## WORK TO DO
All the data should come back exactly as it was given.
Start of RECORDED DATA
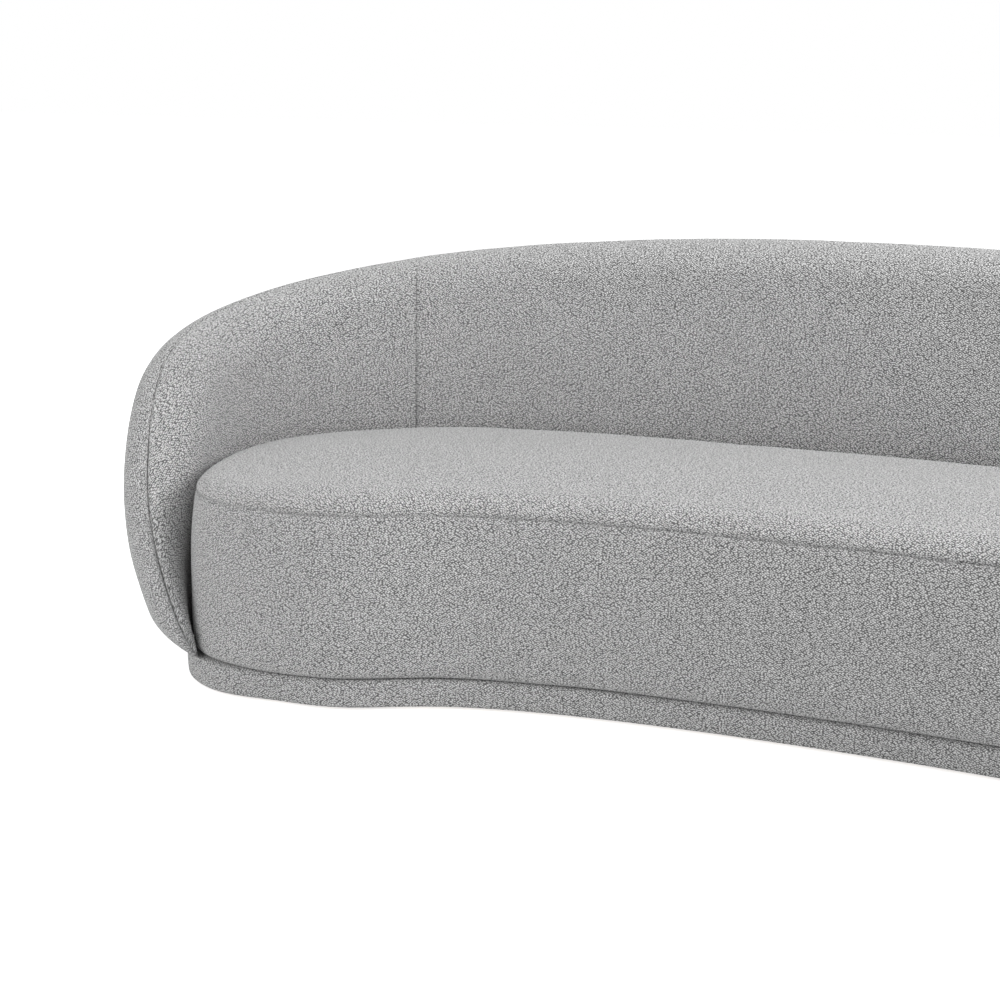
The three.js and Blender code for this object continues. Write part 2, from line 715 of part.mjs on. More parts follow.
function makeRib(name, distance) {
  const level = Math.min(levelUnder(distance - ply / 2, ribDepth), levelUnder(distance + ply / 2, ribDepth));
  const notchBottom = midRailBottom - fit;
  const notchTop = midRailBottom + midRailHeight + fit;
  const notchOut = midRailInner + midRailThick + fit;
  const inner = [];
  const outer = [];
  for (let i = 0; i <= ribRows; i += 1) {
    const z = ribBottom + (level - ribBottom) * (i / ribRows);
    outer.push(new THREE.Vector2(frameOuter(distance, z), z));
    if (z < notchBottom - slack || z > notchTop + slack) {
      inner.push(new THREE.Vector2(frameInner(z), z));
    }
  }
  const notch = [[frameInner(notchBottom), notchBottom], [notchOut, notchBottom],
    [notchOut, notchTop], [frameInner(notchTop), notchTop]].map(([out, z]) => new THREE.Vector2(out, z));
  const innerEdge = [...inner.filter((p) => p.y < notchBottom), ...notch, ...inner.filter((p) => p.y > notchTop)];
  const shape = new THREE.Shape([...outer, ...innerEdge.reverse()]);
  const slotBottom = notchTop + ribSlotMargin / 2;
  const slotTop = level - ribSlotMargin;
  if (slotTop > slotBottom + ribSlotWidth) {
    const middle = (z) => (frameInner(z) + frameOuter(distance, z)) / 2;
    const slot = new THREE.Path([
      new THREE.Vector2(middle(slotBottom), slotBottom),
      new THREE.Vector2(middle(slotBottom) + ribSlotWidth / 2, slotBottom + ribSlotWidth / 2),
      new THREE.Vector2(middle(slotTop) + ribSlotWidth / 2, slotTop - ribSlotWidth / 2),
      new THREE.Vector2(middle(slotTop), slotTop),
      new THREE.Vector2(middle(slotTop) - ribSlotWidth / 2, slotTop - ribSlotWidth / 2),
      new THREE.Vector2(middle(slotBottom) - ribSlotWidth / 2, slotBottom + ribSlotWidth / 2),
    ]);
    shape.holes.push(slot);
  }
  const geometry = new THREE.ExtrudeGeometry(shape, { depth: ply, bevelEnabled: false });
  geometry.translate(0, 0, -ply / 2);
  geometry.rotateX(Math.PI / 2);
  const mesh = add(name, geometry, timber);
  const place = placeAt(distance);
  mesh.position.set(place.x, place.y, 0);
  mesh.rotation.z = Math.atan2(place.ny, place.nx);
}

function makeWallFrame() {
  const places = frameDistances.map(placeAt);
  const innerLine = places.map((place) => offset(place, baseInner, 0));
  const outerLine = places.map((place, i) => offset(place, frameOuter(frameDistances[i], footLevel), 0));
  const holes = boltPlaces.map((place) => roundHole(place, boltRadius + fit));
  add('back_base_rail', board([...innerLine, ...outerLine.reverse()], holes, footLevel, ply), timber);
  add('back_mid_rail', lengthLoft(frameDistances, () => rectangle(midRailInner, midRailInner + midRailThick,
    midRailBottom, midRailBottom + midRailHeight)), timber);
  add('back_top_rail', lengthLoft(frameDistances, (distance) => {
    const top = levelUnder(distance, topRailDepth);
    const bottom = levelUnder(distance, topRailDepth + ply);
    const middle = (frameInner(top) + frameOuter(distance, top)) / 2;
    return rectangle(middle - topRailWidth / 2, middle + topRailWidth / 2, bottom, top);
  }), timber);
  ribDistances.forEach((distance, i) => makeRib(`back_rib_${i + 1}`, distance));
}

// Deck: the one board that carries the seat and the wall. Past the arm's foot it runs out
// under the wall.
function makeDeck() {
  const inset = skin + fit + slack;
  const seatEdge = -(footTuck + slack);
  const wideWays = foamWays.filter((way) => Math.min(way, 2 - way) > deckStartShare);
  const start = column(wideWays[0]);
  const wide = wideWays.map((way) => {
    const line = column(way);
    const foot = line.place(line.end);
    const distance = way > 1 ? 2 * halfLength - foot.x : foot.x;
    return offset(placeAt(distance), wallOut(line, 1, line.end, 0) - inset, 0);
  });
  const footStart = start.place(start.end).x;
  const front = stationDistances.concat(stationDistances.map((d) => d - 2 * halfLength))
    .filter((d) => Math.abs(d) < footStart - slack)
    .sort((a, b) => b - a)
    .filter((d, i, all) => i === 0 || Math.abs(d - all[i - 1]) > slack)
    .map((d) => offset(placeAt(d), seatEdge, 0));
  const turns = [offset(placeAt(-footStart), seatEdge, 0), offset(placeAt(footStart), seatEdge, 0)];
  const points = [turns[1], ...wide, turns[0], ...front.reverse()];
  const holes = boltPlaces.map((place) => roundHole(place, boltRadius + fit));
  add('base_deck', board(points, holes, deckBottom, ply), timber);
}

function makeBolts() {
  const headTop = deckBottom - fit;
  const profile = [[0, headTop - boltHead], [boltHeadRadius, headTop - boltHead], [boltHeadRadius, headTop],
    [boltRadius, headTop], [boltRadius, baseRailTop], [0, baseRailTop]];
  boltPlaces.forEach((place, i) => {
    const points = profile.map(([radius, z]) => new THREE.Vector2(radius, z));
    const geometry = new THREE.LatheGeometry(points, roundSides);
    geometry.rotateX(Math.PI / 2);
    const mesh = add(`back_bolt_${i + 1}`, geometry, steel);
    mesh.position.set(place.x, place.y, 0);
  });
}

// Plinth

const bandOuter = -(plinthPad + fit);
const bandInner = bandOuter - ply;
const bandMiddle = (bandInner + bandOuter) / 2;

// The plinth follows the seat at the front, and stands out where the wall rests on it.
function plinthOut(i) {
  const nose = stationDistances[frontSteps];
  const share = Math.min(Math.max((fromFront(i) - nose) / (armFront - nose), 0), 1);
  return plinthSpread * share * share * (3 - 2 * share);
}

const shifted = (section, out) => section.map((point) => [point[0] + out, point[1]]);
const plinthPoint = (i, out, z) => offset(stations[i], out + plinthOut(i), z);

function makePlinth() {
  const band = rectangle(bandInner, bandOuter, glideHeight, plinthTop);
  add('plinth_band', ringLoft((place, i) => shifted(band, plinthOut(i))), timber);
  plinthJoistSteps.forEach((step, i) => {
    const ends = [stationAt(step), partnerOf(step)].map((k) => plinthPoint(k, bandInner, 0));
    makeJoist(`plinth_joist_${i + 1}`, ends, glideHeight, plinthTop);
  });
  add('plinth_cover', ringLoft((place, i) => {
    const under = fromFront(i) > armFront + coverDropBehind;
    const top = under ? plinthTop : plinthTop + plinthRise;
    return shifted([[-plinthPad, glideHeight], [0, glideHeight], [0, top - plinthCorner], [-plinthCorner, top],
      [-plinthPad, top]], plinthOut(i));
  }), cloth);
  const thick = dustCoverThick;
  const edge = stations.map((place, i) => plinthPoint(i, bandMiddle - glideSet - glideRadius - slack, 0));
  add('dust_cover', board(edge, [], glideHeight - fit - thick, thick), strap);
}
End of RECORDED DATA
## WRITTEN RESPONSE
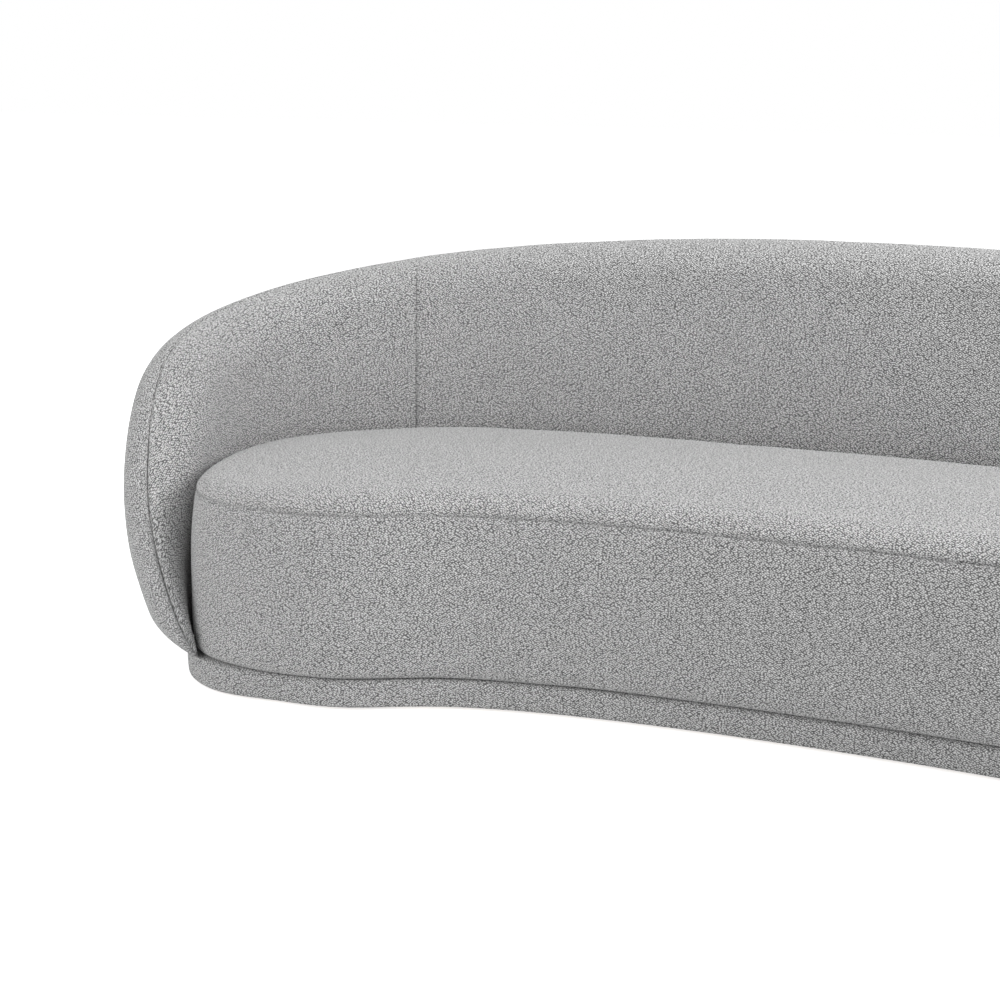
The three.js and Blender code for this object continues. Write part 2, from line 715 of part.mjs on. More parts follow.
function makeRib(name, distance) {
  const level = Math.min(levelUnder(distance - ply / 2, ribDepth), levelUnder(distance + ply / 2, ribDepth));
  const notchBottom = midRailBottom - fit;
  const notchTop = midRailBottom + midRailHeight + fit;
  const notchOut = midRailInner + midRailThick + fit;
  const inner = [];
  const outer = [];
  for (let i = 0; i <= ribRows; i += 1) {
    const z = ribBottom + (level - ribBottom) * (i / ribRows);
    outer.push(new THREE.Vector2(frameOuter(distance, z), z));
    if (z < notchBottom - slack || z > notchTop + slack) {
      inner.push(new THREE.Vector2(frameInner(z), z));
    }
  }
  const notch = [[frameInner(notchBottom), notchBottom], [notchOut, notchBottom],
    [notchOut, notchTop], [frameInner(notchTop), notchTop]].map(([out, z]) => new THREE.Vector2(out, z));
  const innerEdge = [...inner.filter((p) => p.y < notchBottom), ...notch, ...inner.filter((p) => p.y > notchTop)];
  const shape = new THREE.Shape([...outer, ...innerEdge.reverse()]);
  const slotBottom = notchTop + ribSlotMargin / 2;
  const slotTop = level - ribSlotMargin;
  if (slotTop > slotBottom + ribSlotWidth) {
    const middle = (z) => (frameInner(z) + frameOuter(distance, z)) / 2;
    const slot = new THREE.Path([
      new THREE.Vector2(middle(slotBottom), slotBottom),
      new THREE.Vector2(middle(slotBottom) + ribSlotWidth / 2, slotBottom + ribSlotWidth / 2),
      new THREE.Vector2(middle(slotTop) + ribSlotWidth / 2, slotTop - ribSlotWidth / 2),
      new THREE.Vector2(middle(slotTop), slotTop),
      new THREE.Vector2(middle(slotTop) - ribSlotWidth / 2, slotTop - ribSlotWidth / 2),
      new THREE.Vector2(middle(slotBottom) - ribSlotWidth / 2, slotBottom + ribSlotWidth / 2),
    ]);
    shape.holes.push(slot);
  }
  const geometry = new THREE.ExtrudeGeometry(shape, { depth: ply, bevelEnabled: false });
  geometry.translate(0, 0, -ply / 2);
  geometry.rotateX(Math.PI / 2);
  const mesh = add(name, geometry, timber);
  const place = placeAt(distance);
  mesh.position.set(place.x, place.y, 0);
  mesh.rotation.z = Math.atan2(place.ny, place.nx);
}

function makeWallFrame() {
  const places = frameDistances.map(placeAt);
  const innerLine = places.map((place) => offset(place, baseInner, 0));
  const outerLine = places.map((place, i) => offset(place, frameOuter(frameDistances[i], footLevel), 0));
  const holes = boltPlaces.map((place) => roundHole(place, boltRadius + fit));
  add('back_base_rail', board([...innerLine, ...outerLine.reverse()], holes, footLevel, ply), timber);
  add('back_mid_rail', lengthLoft(frameDistances, () => rectangle(midRailInner, midRailInner + midRailThick,
    midRailBottom, midRailBottom + midRailHeight)), timber);
  add('back_top_rail', lengthLoft(frameDistances, (distance) => {
    const top = levelUnder(distance, topRailDepth);
    const bottom = levelUnder(distance, topRailDepth + ply);
    const middle = (frameInner(top) + frameOuter(distance, top)) / 2;
    return rectangle(middle - topRailWidth / 2, middle + topRailWidth / 2, bottom, top);
  }), timber);
  ribDistances.forEach((distance, i) => makeRib(`back_rib_${i + 1}`, distance));
}

// Deck: the one board that carries the seat and the wall. Past the arm's foot it runs out
// under the wall.
function makeDeck() {
  const inset = skin + fit + slack;
  const seatEdge = -(footTuck + slack);
  const wideWays = foamWays.filter((way) => Math.min(way, 2 - way) > deckStartShare);
  const start = column(wideWays[0]);
  const wide = wideWays.map((way) => {
    const line = column(way);
    const foot = line.place(line.end);
    const distance = way > 1 ? 2 * halfLength - foot.x : foot.x;
    return offset(placeAt(distance), wallOut(line, 1, line.end, 0) - inset, 0);
  });
  const footStart = start.place(start.end).x;
  const front = stationDistances.concat(stationDistances.map((d) => d - 2 * halfLength))
    .filter((d) => Math.abs(d) < footStart - slack)
    .sort((a, b) => b - a)
    .filter((d, i, all) => i === 0 || Math.abs(d - all[i - 1]) > slack)
    .map((d) => offset(placeAt(d), seatEdge, 0));
  const turns = [offset(placeAt(-footStart), seatEdge, 0), offset(placeAt(footStart), seatEdge, 0)];
  const points = [turns[1], ...wide, turns[0], ...front.reverse()];
  const holes = boltPlaces.map((place) => roundHole(place, boltRadius + fit));
  add('base_deck', board(points, holes, deckBottom, ply), timber);
}

function makeBolts() {
  const headTop = deckBottom - fit;
  const profile = [[0, headTop - boltHead], [boltHeadRadius, headTop - boltHead], [boltHeadRadius, headTop],
    [boltRadius, headTop], [boltRadius, baseRailTop], [0, baseRailTop]];
  boltPlaces.forEach((place, i) => {
    const points = profile.map(([radius, z]) => new THREE.Vector2(radius, z));
    const geometry = new THREE.LatheGeometry(points, roundSides);
    geometry.rotateX(Math.PI / 2);
    const mesh = add(`back_bolt_${i + 1}`, geometry, steel);
    mesh.position.set(place.x, place.y, 0);
  });
}

// Plinth

const bandOuter = -(plinthPad + fit);
const bandInner = bandOuter - ply;
const bandMiddle = (bandInner + bandOuter) / 2;

// The plinth follows the seat at the front, and stands out where the wall rests on it.
function plinthOut(i) {
  const nose = stationDistances[frontSteps];
  const share = Math.min(Math.max((fromFront(i) - nose) / (armFront - nose), 0), 1);
  return plinthSpread * share * share * (3 - 2 * share);
}

const shifted = (section, out) => section.map((point) => [point[0] + out, point[1]]);
const plinthPoint = (i, out, z) => offset(stations[i], out + plinthOut(i), z);

function makePlinth() {
  const band = rectangle(bandInner, bandOuter, glideHeight, plinthTop);
  add('plinth_band', ringLoft((place, i) => shifted(band, plinthOut(i))), timber);
  plinthJoistSteps.forEach((step, i) => {
    const ends = [stationAt(step), partnerOf(step)].map((k) => plinthPoint(k, bandInner, 0));
    makeJoist(`plinth_joist_${i + 1}`, ends, glideHeight, plinthTop);
  });
  add('plinth_cover', ringLoft((place, i) => {
    const under = fromFront(i) > armFront + coverDropBehind;
    const top = under ? plinthTop : plinthTop + plinthRise;
    return shifted([[-plinthPad, glideHeight], [0, glideHeight], [0, top - plinthCorner], [-plinthCorner, top],
      [-plinthPad, top]], plinthOut(i));
  }), cloth);
  const thick = dustCoverThick;
  const edge = stations.map((place, i) => plinthPoint(i, bandMiddle - glideSet - glideRadius - slack, 0));
  add('dust_cover', board(edge, [], glideHeight - fit - thick, thick), strap);
}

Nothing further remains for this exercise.